Unincorporated community in Minnesota, United States

Dresbach (/ˈdʒrɛsbɑːk/ DRESS-bahk) is an unincorporated community in Dresbach Township, Winona County, Minnesota, United States.

As of the 2020 census, Dresbach had a population of 272.

The community is located on the west side of the Mississippi River along Interstate 90 between Winona and La Crosse. U.S. Highways 61 and 14 are briefly co-signed with Interstate 90 at this point.

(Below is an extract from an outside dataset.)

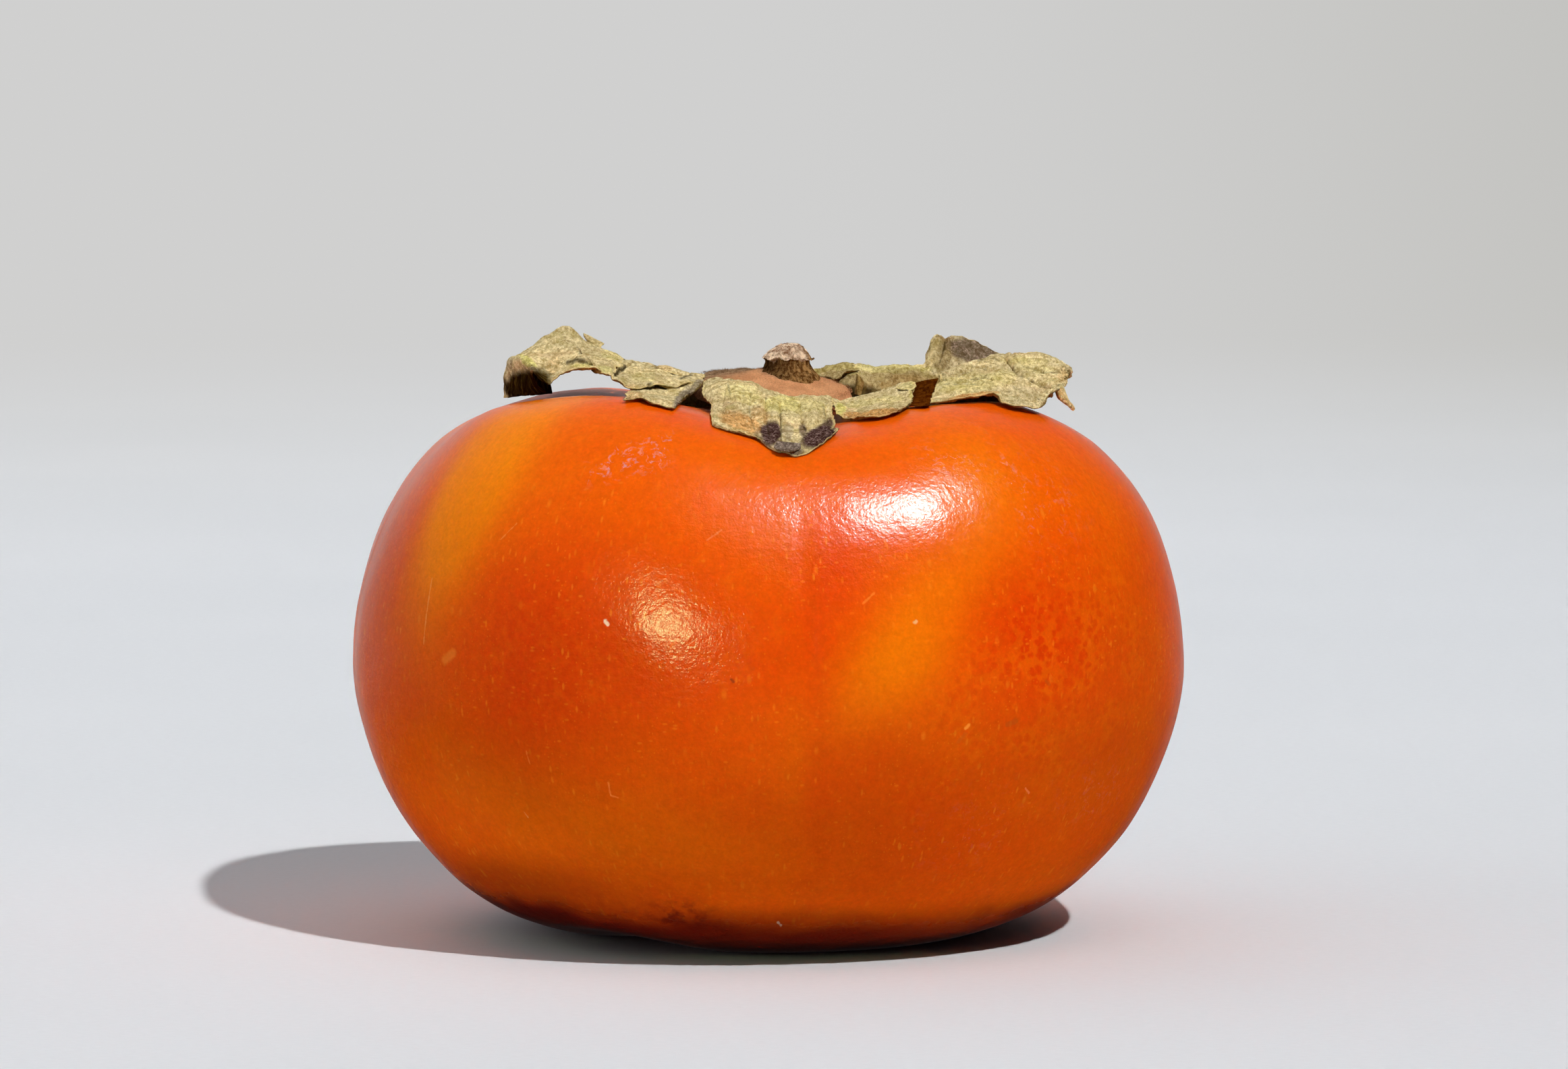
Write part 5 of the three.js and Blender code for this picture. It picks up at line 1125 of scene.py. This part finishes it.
# ------------------------------------------------------------------ stage: one sweep of pale cloth
def build_stage():
    m = Mat("stage_cloth")
    p = m.p
    rad = m.vec("LENGTH", m.co)
    near = m.noise(scale=6.0, detail=2.0)
    col = m.mix(m.ramp(near, 0.3, 0.7), (0.748, 0.784, 0.828), (0.772, 0.806, 0.850))
    weave = m.noise(scale=1.0, at=m.stretch(m.co, 900, 2600, 1000), detail=2.0)
    col = m.bright(col, m.ramp(weave, 0.3, 0.7, 0.985, 1.015, soft=False))
    side = m.node("ShaderNodeSeparateXYZ")
    m.put(side.inputs[0], m.co)
    # painted shade: the cloth darker towards the right
    col = m.bright(col, m.ramp(side.outputs[0], 0.02, 0.30, 1.0, 0.90))
    m.put(p.inputs["Base Color"], col)
    p.inputs["Roughness"].default_value = 0.95
    p.inputs["Specular IOR Level"].default_value = 0.0
    # painted light: beyond 0.35 m the cloth becomes an emitter that glows as if lit, dimmer towards the right
    painted_glow = m.node("ShaderNodeEmission")
    m.put(painted_glow.inputs["Color"], m.mix(m.ramp(side.outputs[0], -0.02, 0.34), (0.632, 0.630, 0.626), (0.530, 0.526, 0.505)))
    blend = m.node("ShaderNodeMixShader")
    m.put(blend.inputs[0], m.ramp(rad, 0.35, 1.15))
    m.t.links.new(p.outputs[0], blend.inputs[1])
    m.t.links.new(painted_glow.outputs[0], blend.inputs[2])
    m.t.links.new(blend.outputs[0], m.out.inputs[0])
    floor = [(0, 0)] + [(r, 0) for r in np.linspace(0.05, 0.75, 15)]
    wall = [(r, 0) for r in np.linspace(0.75, 1.15, 9)]
    wall += [(1.15 + 0.55 * math.sin(a), 0.55 * (1 - math.cos(a))) for a in np.linspace(0.08, math.pi / 2, 24)] + [(1.7, z) for z in (0.7, 0.9, 1.1)]
    k = 128
    PH = np.linspace(0, 2 * math.pi, k, endpoint=False)
    j = np.arange(k)
    for name, prof in (("stage_floor", floor), ("stage_backdrop", wall)):
        prof = np.array(prof) * 1000
        n = len(prof)
        P = np.stack([prof[:, :1] * np.cos(PH), prof[:, :1] * np.sin(PH), np.repeat(prof[:, 1:], k, 1) - 0.02], -1)
        if name == "stage_floor":
            V = np.concatenate([P[0, :1], P[1:].reshape(-1, 3)])
            F = [quads(n - 1, k, True)[:, ::-1] + 1, np.stack([np.zeros(k, int), 1 + j, 1 + (j + 1) % k], -1)]
        else:
            V, F = P.reshape(-1, 3), [quads(n, k, True)[:, ::-1]]
        o = add_mesh(name, V, F, {}, m.m)
        o.visible_glossy = False
        if name == "stage_backdrop":
            o.visible_diffuse = o.visible_shadow = False


# ------------------------------------------------------------------ light
def direction(az, el):
    """Unit vector towards a light: azimuth in degrees to the right of the front, elevation above the floor."""
    a, e = math.radians(az), math.radians(el)
    return Vector((math.sin(a) * math.cos(e), -math.cos(a) * math.cos(e), math.sin(e)))


def sun(name, az, el, strength, angle, colour=(1, 1, 1), diffuse=True, glossy=True):
    d = bpy.data.lights.new(name, "SUN")
    d.energy, d.angle, d.color = strength, math.radians(angle), colour
    o = bpy.data.objects.new(name, d)
    o.rotation_euler = direction(az, el).to_track_quat("Z", "Y").to_euler()
    o.location = direction(az, el) * 1.0
    bpy.context.scene.collection.objects.link(o)
    o.visible_diffuse, o.visible_glossy = diffuse, glossy
    return o


def build_light():
    sun("key_light", 31.3, 45.4, 2.50, 1.6, (1.0, 0.985, 0.96), glossy=False)
    sun("key_shine", 43.0, 58.2, 36.0, 9.8, (1.0, 0.985, 0.97), diffuse=False)
    sun("key_haze", 34.0, 58.0, 4.6, 41.0, (1.0, 0.95, 0.97), diffuse=False)
    sun("front_shine", -20.2, 13.0, 14.5, 7.0, (0.80, 1.0, 0.42), diffuse=False)
    w = bpy.data.worlds.new("surroundings")
    w.use_nodes = True
    t = w.node_tree
    t.nodes.clear()
    out = t.nodes.new("ShaderNodeOutputWorld")
    bg = t.nodes.new("ShaderNodeBackground")
    co = t.nodes.new("ShaderNodeTexCoord")
    dot = t.nodes.new("ShaderNodeVectorMath")
    dot.operation = "DOT_PRODUCT"
    mr = t.nodes.new("ShaderNodeMapRange")
    mr.interpolation_type = "SMOOTHSTEP"
    cr = t.nodes.new("ShaderNodeMix")
    cr.data_type = "RGBA"
    t.links.new(co.outputs["Generated"], dot.inputs[0])
    dot.inputs[1].default_value = (-0.84, 0.45, 0.30)
    t.links.new(dot.outputs["Value"], mr.inputs["Value"])
    mr.inputs["From Min"].default_value, mr.inputs["From Max"].default_value = -0.5, 0.9
    sep = t.nodes.new("ShaderNodeSeparateXYZ")
    low = t.nodes.new("ShaderNodeMapRange")
    mul = t.nodes.new("ShaderNodeMath")
    mul.operation = "MULTIPLY"
    t.links.new(co.outputs["Generated"], sep.inputs[0])
    t.links.new(sep.outputs[2], low.inputs["Value"])
    low.inputs["From Min"].default_value, low.inputs["From Max"].default_value = -0.28, -0.08
    t.links.new(mr.outputs[0], mul.inputs[0])
    t.links.new(low.outputs[0], mul.inputs[1])
    t.links.new(mul.outputs[0], cr.inputs[0])
    cr.inputs[6].default_value = (0.020, 0.020, 0.021, 1)
    cr.inputs[7].default_value = (0.67, 0.66, 0.66, 1)
    t.links.new(cr.outputs[2], bg.inputs["Color"])
    bg.inputs["Strength"].default_value = 1.0
    t.links.new(bg.outputs[0], out.inputs[0])
    bpy.context.scene.world = w


# ------------------------------------------------------------------ put together
scene = bpy.context.scene
scene.view_settings.view_transform = "Standard"
scene.view_settings.look = "None"
scene.view_settings.exposure = 0.0
scene.view_settings.gamma = 1.0

leaf = sepal_material("dried_sepal_leaf", 0.08)
pieces = [
    (build_fruit(), "fruit", "fruit_skin"),
    (build_disc(), "calyx_disc", "calyx_felt"),
    (build_front(leaf), "sepal_front", "dried_sepal"),
    (build_left(leaf), "sepal_left", "dried_sepal"),
    (build_right(leaf), "sepal_right", "dried_sepal"),
    (build_back(leaf), "sepal_back", "dried_sepal"),
    (build_stem(), "stem_stub", "stem_wood"),
    (build_style(), "style_remnant", "dried_style"),
]
for piece, node, slot in pieces:
    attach(piece, "root")
    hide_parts(node)
build_stage()
build_light()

Dresbach is located along the Mississippi River. Nearby places include Winona, Dakota, Nodine, La Crescent, La Crosse, Onalaska, and Great River Bluffs State Park. Local businesses include the Dresbach travel information center, and Lock and Dam No. 7 on the Mississippi River.

==History==
Both the community and township were named after George B. Dresbach, who founded the community and was a representative in the state legislature. The post office was established in 1858 as Dresbach City, then changed to Sherwood in 1864, then back to Dresbach in 1866. The community once had a station on the former Chicago, Milwaukee and St. Paul Railroad, a sawmill, and several brickyards, lead mines, and limestone and sandstone quarries.

Historical population
| Census | Pop. | Note | %± |
| 1880 | 185 |  | — |
| 1900 | 285 |  | — |
| 1910 | 174 |  | −38.9% |
| 1920 | 176 |  | 1.1% |
| 2020 | 272 |  | — |
U.S. Decennial Census

==Transportation==
Amtrak’s Empire Builder, which operates between Seattle/Portland and Chicago, passes through the town on BNSF tracks, but makes no stop. The nearest station is located in La Crosse, 8 mi to the southeast.